Task. Set down the lines from the one containing "Keep writing the" to the one containing "return points +", both lines included, exactly as they stand and with no other lines.

[Begin Given data]

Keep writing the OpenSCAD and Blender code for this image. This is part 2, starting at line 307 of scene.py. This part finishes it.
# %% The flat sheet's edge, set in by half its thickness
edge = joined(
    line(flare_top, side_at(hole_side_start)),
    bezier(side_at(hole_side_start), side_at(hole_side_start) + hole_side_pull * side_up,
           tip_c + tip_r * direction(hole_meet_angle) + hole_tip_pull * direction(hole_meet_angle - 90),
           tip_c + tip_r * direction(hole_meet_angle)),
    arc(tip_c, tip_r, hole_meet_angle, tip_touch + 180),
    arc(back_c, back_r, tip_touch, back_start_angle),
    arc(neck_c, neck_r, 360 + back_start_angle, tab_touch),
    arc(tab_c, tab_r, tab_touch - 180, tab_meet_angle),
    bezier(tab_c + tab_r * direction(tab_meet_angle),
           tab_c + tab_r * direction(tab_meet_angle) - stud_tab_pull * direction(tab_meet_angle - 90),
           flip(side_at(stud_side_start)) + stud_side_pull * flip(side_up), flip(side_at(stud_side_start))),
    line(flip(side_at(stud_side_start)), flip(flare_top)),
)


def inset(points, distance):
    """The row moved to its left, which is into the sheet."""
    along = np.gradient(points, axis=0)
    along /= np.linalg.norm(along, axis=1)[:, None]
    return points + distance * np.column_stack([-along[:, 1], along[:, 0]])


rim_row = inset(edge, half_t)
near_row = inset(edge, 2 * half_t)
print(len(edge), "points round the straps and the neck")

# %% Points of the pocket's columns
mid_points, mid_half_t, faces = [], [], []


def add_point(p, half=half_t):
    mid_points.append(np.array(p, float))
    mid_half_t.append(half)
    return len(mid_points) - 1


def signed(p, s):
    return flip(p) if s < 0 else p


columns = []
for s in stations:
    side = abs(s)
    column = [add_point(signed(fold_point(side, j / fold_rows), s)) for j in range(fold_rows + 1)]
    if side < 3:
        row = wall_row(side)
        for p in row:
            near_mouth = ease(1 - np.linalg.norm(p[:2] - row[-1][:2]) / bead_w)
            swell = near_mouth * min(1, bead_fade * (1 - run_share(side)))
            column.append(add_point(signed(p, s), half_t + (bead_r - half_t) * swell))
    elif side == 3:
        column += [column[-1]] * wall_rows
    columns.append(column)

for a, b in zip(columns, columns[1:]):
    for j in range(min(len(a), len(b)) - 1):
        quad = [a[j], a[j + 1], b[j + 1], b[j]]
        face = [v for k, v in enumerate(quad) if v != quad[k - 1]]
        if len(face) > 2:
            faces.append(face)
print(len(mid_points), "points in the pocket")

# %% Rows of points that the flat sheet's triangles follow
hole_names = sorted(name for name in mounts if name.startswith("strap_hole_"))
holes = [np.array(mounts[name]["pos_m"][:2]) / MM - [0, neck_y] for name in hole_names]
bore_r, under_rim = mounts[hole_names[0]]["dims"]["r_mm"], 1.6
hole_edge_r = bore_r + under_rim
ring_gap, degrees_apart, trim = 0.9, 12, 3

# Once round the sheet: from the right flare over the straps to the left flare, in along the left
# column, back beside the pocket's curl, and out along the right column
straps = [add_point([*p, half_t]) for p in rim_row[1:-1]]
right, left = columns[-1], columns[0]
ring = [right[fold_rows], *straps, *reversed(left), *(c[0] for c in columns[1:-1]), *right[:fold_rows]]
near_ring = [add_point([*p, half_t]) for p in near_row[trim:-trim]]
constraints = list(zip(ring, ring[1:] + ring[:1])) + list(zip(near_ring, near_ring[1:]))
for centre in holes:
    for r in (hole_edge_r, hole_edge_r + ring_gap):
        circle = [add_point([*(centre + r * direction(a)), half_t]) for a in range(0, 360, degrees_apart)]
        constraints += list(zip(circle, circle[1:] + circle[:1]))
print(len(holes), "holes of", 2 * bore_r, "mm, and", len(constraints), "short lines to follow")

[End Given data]
[Begin Given data]

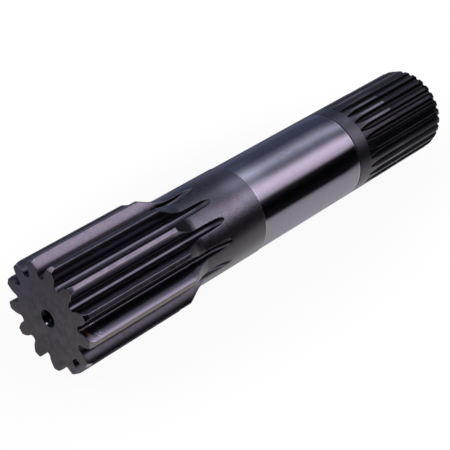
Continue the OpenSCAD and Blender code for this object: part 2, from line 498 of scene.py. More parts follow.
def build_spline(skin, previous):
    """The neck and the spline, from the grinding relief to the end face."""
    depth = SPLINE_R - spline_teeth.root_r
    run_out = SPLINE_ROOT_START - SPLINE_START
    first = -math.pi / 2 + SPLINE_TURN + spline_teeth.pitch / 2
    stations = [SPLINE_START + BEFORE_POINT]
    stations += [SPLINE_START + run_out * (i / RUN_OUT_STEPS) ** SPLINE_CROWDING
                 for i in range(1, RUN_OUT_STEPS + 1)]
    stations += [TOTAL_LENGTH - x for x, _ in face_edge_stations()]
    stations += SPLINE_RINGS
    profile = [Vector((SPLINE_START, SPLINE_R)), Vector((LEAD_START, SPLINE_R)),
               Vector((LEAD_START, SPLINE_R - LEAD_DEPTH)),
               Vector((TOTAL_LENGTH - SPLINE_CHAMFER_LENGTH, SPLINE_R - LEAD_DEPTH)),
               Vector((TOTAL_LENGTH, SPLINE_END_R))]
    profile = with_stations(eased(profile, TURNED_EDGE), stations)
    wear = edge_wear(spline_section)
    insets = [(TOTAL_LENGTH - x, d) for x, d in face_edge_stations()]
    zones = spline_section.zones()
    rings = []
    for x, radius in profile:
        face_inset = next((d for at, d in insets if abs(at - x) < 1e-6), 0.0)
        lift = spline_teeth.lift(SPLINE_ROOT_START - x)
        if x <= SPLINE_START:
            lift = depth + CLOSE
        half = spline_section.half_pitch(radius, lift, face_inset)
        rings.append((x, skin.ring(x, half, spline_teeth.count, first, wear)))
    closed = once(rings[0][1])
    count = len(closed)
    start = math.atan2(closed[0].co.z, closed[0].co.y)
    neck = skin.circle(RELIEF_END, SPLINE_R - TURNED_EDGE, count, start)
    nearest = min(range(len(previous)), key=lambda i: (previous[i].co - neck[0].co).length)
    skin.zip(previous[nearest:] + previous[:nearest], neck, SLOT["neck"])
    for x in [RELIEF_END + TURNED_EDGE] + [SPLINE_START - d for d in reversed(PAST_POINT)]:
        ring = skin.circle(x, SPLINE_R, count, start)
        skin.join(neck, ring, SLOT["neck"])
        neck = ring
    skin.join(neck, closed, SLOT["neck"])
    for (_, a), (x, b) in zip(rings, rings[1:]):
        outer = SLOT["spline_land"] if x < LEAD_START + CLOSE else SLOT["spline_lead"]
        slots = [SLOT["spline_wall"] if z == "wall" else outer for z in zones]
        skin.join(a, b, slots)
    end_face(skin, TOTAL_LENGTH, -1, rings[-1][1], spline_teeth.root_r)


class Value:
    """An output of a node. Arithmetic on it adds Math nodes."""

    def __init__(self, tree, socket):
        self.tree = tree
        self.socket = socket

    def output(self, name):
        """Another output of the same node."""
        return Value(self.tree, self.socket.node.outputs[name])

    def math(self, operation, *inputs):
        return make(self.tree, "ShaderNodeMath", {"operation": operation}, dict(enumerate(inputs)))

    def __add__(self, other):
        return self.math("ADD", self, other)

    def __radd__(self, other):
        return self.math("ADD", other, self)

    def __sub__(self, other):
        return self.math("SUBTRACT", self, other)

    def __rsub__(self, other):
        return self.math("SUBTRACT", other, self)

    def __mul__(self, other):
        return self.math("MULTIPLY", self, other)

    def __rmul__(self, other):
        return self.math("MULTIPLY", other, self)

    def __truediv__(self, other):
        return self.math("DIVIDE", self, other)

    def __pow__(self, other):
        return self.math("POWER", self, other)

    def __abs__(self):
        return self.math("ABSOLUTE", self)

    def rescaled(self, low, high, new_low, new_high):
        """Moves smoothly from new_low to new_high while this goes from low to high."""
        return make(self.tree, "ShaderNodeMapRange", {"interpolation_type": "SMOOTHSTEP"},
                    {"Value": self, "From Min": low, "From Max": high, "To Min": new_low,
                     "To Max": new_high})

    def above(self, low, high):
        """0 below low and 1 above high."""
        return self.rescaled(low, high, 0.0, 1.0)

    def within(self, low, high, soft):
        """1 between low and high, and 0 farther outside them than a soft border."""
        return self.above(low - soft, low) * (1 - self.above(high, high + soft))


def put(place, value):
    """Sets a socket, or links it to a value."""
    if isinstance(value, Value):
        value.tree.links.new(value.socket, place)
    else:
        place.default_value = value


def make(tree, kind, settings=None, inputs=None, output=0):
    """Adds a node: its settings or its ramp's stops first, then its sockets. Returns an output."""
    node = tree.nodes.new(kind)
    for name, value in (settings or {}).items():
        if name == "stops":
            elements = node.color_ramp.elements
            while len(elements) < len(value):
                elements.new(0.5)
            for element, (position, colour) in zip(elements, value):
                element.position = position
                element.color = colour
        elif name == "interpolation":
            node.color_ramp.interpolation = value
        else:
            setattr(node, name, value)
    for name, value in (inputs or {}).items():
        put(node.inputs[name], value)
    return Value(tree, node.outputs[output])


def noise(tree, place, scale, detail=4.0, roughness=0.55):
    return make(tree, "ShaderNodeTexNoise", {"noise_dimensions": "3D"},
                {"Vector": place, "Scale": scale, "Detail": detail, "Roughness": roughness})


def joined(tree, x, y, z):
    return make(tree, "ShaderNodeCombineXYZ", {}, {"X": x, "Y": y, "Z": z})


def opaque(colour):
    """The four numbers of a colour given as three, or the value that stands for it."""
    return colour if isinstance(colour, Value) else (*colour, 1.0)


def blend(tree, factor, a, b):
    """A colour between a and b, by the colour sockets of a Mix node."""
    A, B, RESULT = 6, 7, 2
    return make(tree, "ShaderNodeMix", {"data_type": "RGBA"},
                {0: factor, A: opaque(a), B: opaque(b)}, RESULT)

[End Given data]

Output below.
Keep writing the OpenSCAD and Blender code for this image. This is part 2, starting at line 307 of scene.py. This part finishes it.
# %% The flat sheet's edge, set in by half its thickness
edge = joined(
    line(flare_top, side_at(hole_side_start)),
    bezier(side_at(hole_side_start), side_at(hole_side_start) + hole_side_pull * side_up,
           tip_c + tip_r * direction(hole_meet_angle) + hole_tip_pull * direction(hole_meet_angle - 90),
           tip_c + tip_r * direction(hole_meet_angle)),
    arc(tip_c, tip_r, hole_meet_angle, tip_touch + 180),
    arc(back_c, back_r, tip_touch, back_start_angle),
    arc(neck_c, neck_r, 360 + back_start_angle, tab_touch),
    arc(tab_c, tab_r, tab_touch - 180, tab_meet_angle),
    bezier(tab_c + tab_r * direction(tab_meet_angle),
           tab_c + tab_r * direction(tab_meet_angle) - stud_tab_pull * direction(tab_meet_angle - 90),
           flip(side_at(stud_side_start)) + stud_side_pull * flip(side_up), flip(side_at(stud_side_start))),
    line(flip(side_at(stud_side_start)), flip(flare_top)),
)


def inset(points, distance):
    """The row moved to its left, which is into the sheet."""
    along = np.gradient(points, axis=0)
    along /= np.linalg.norm(along, axis=1)[:, None]
    return points + distance * np.column_stack([-along[:, 1], along[:, 0]])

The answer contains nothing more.